Homework 7, Due Thursday 03/26

1. Greedy Trick or Treat.
   
   Consider the following Trick-or-Treat problem. You live on a street with n houses. You have a bag to carry your Halloween candy, but your bag can carry at most K ounces of candy. You are given for each house i, an integer weight integer w_i (in ounces) of the candy that the people in house i are handing out. Each house gives out one piece of candy. You can visit each house at most once. Your problem is to collect the largest number of pieces of candy from the n houses without exceeding the capacity of your bag.

   Now consider the following greedy algorithm. Sort the houses according to the weight of the candy they are providing. Collect candy from the houses starting from the house that provides the lightest candy, then the next lightest, ... until your bag is full.

   Give a convincing argument (i.e., a proof) that this greedy strategy results in an optimum solution to the problem given above.

2. Exercise 16.2-4, page 384.
   Note: the question does ask you to prove that your algorithm produces the best solution. This is the most important part of the question.

3. Exercise 16.2-5, page 384.
   Note: the question does ask you to prove that your algorithm produces the best solution. This is the most important part of the question.

Homework 8, Due Thursday 04/02

1. Problem 16-1, parts a, c & d, page 402.

2. Exercise 22.1-6, page 530.

3. Exercise 22.2-6, page 539.
   Note: You must prove that your algorithm produces the correct answer.

Homework 9, Due Thursday 04/09

1. Exercise 22.3-10, page 549.

2. Exercise 22.4-3, page 552.
   Note: This is for undirected graphs.

3. Exercise 22.4-5, page 552.
   Note: Carefully explain your data structures.

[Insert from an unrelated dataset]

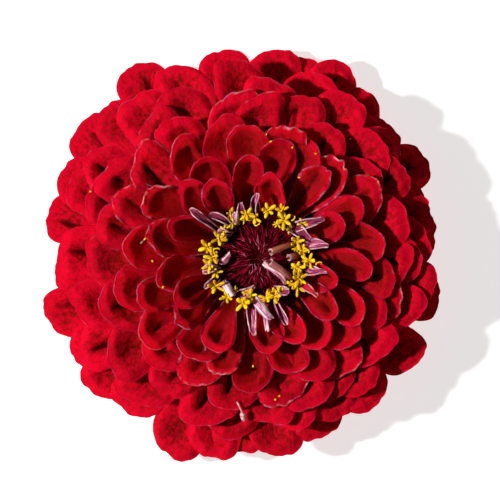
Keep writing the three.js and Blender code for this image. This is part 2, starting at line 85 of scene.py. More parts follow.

You will need to quickly find vertices with indegree zero.

Homework 10, Due Thursday 04/16

1. Exercise 22.5-3, page 557.

2. Exercise 22.5-7. page 557.
   Note: for full credit, your algorithm should run in time O(V+E).
   Hint: first construct the component graph (Exercise 22.5-5). What does the component graph of a semi-connected graph look like? What about the component graph of a graph that is not semi-connected?

3. Exercise 23.2-1, page 573.

Homework 11, Due Thursday 04/23

1. Problem 23-4, pages 577-578.

2. Exercise 24.3-6, page 600.

3. Problem 24-3, page 615.

Homework 12, Due Thursday 04/30

1. Exercise 24.5-8, page 614.

2. Exercise 25.2-6, page 635.

3. Exercise 25.2-7, page 635.

Homework 13, Due Thursday 05/07

1. Problem 26-1, parts a & b, page 692.
   Note: For part b, assume that you are using the Edmonds-Karp algorithm for maximum flow.

2. Problem 26-4, parts a & b, page 694.
   Note: Do justify the running time of your algorithm.
   Additional Note: Use the Max Flow Min Cut theorem to argue that your algorithm does indeed find the maximum flow in the new flow network.

3. Network Flow: International Relief.
   You are coordinating an international relief effort to clean up after a disaster. You have a list of m tasks t₁, ..., t_m. Task t_i must be performed k_i times. There are n organizations willing to help with the tasks. By prior agreement, you may ask each organization to perform 2 different tasks. However, not all organizations can perform every task. For organization j, C_j ⊆ { t₁, ..., t_m } is the set of tasks the organization can perform.

   1. Explain how to transform the problem into a network flow problem such that the maximum flow can be used to determine whether it is possible to assign tasks to organizations such that each task t_i is performed k_i times. Argue that your transformation works.

   2. It turns out that each organization represents one of r nationalities. In order to promote an image of international cooperation, you are asked to assign the tasks in such a way that each task is performed by organizations from more than one nation. (E.g., if "checking for gas leaks" must be performed 10 times, you should not assign all 10 to organizations that all turn out to be French. Assigning 9 to French organizations and 1 to an Italian organization would be fine.)

      Explain how to transform this version of the problem into a network flow problem. You may assume that for each i,  k i ≥ 2. Argue that your transformation works.